Energy Market Report - 29 June 2026
Energy markets were dominated last week by geopolitical risk around the Strait of Hormuz, where an escalation between the US and Iran briefly inflated a risk premium before both sides agreed over the weekend to halt hostilities and resume talks. Crude bore the brunt as that premium unwound, while gas and power held firmer and carbon eased.
Natural Gas
UK and Continental gas firmed into Friday's close and again this morning, supported less by physical tightness than by a residual geopolitical premium and a firmer near-term balance. An unplanned process outage at Åsgard cut Norwegian output by around 6 mcm/day - expected to clear by tomorrow - while softer early-week wind and solar lifted gas-for-power demand. Against that, deliveries to the UK strengthened, with Langeled nominations rising to around 64 mcm/day and the system opening some 14 mcm/day long, leaving it comfortably supplied.
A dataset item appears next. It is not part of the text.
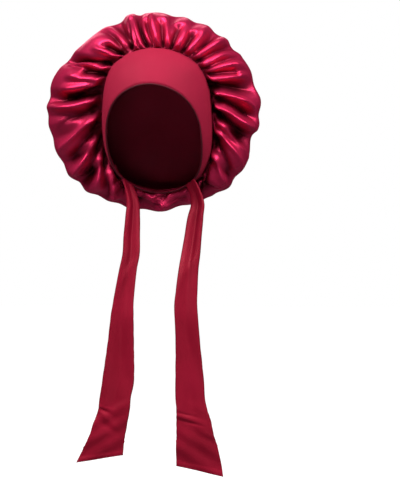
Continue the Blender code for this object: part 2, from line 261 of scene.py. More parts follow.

The NBP day-ahead settled at 98.00 p/therm and TTF day-ahead near €40/MWh, both little changed on Friday, with the NBP front-month just under 98 p/therm and Winter 26 around 103 p/therm. LNG send-out into the UK held at roughly 8 mcm/day and the north-west European arrivals schedule remains well supplied, even as aggregate regional receipts eased to circa 296 mcm/day. The JKM benchmark continued to price at a premium to TTF, at about $15.5/MMBtu.
Electricity
UK power tracked gas, with the forward curve firmer on Friday and prompt prices following this morning. Day-ahead baseload settled at £85.67/MWh, though that reflects weekend delivery rather than a directional shift - into Monday, weekday demand and softer wind lifted UK baseload back toward £112/MWh. Forward baseload was firmer, with Winter 26 around £95/MWh. Gas-for-power demand is set to rise day-on-day as renewable output dips early in the week, and with both Sizewell B units, much of Heysham and a Hartlepool unit offline, low nuclear availability is adding to the call on CCGT generation. Continental prompt power was firm under a high-pressure system bringing below-average wind, with French nuclear availability healthy around 45 GW and interconnectors helping to balance the system, while further-dated German contracts slipped to multi-week lows on improving gas fundamentals.
Other Commodities
Crude led the complex lower, with Brent settling around $72/bbl - down roughly 4% on Friday and close to 10% on the week - as the escalation premium drained away once it was clear physical flows were unaffected and both sides moved to de-escalate; WTI fell in step to about $69/bbl. Coal eased, the ARA front year settling near $107/tonne, down on the week. Carbon drifted lower in both schemes but moves were small, with EUAs at €80.28/tonne and UKAs at £57.15/tonne, each marginally softer on Friday and leaving the UKA-EUA discount broadly unchanged. In global gas, JKM held its premium to TTF at around $15.5/MMBtu while Henry Hub sat near $3.3/MMBtu.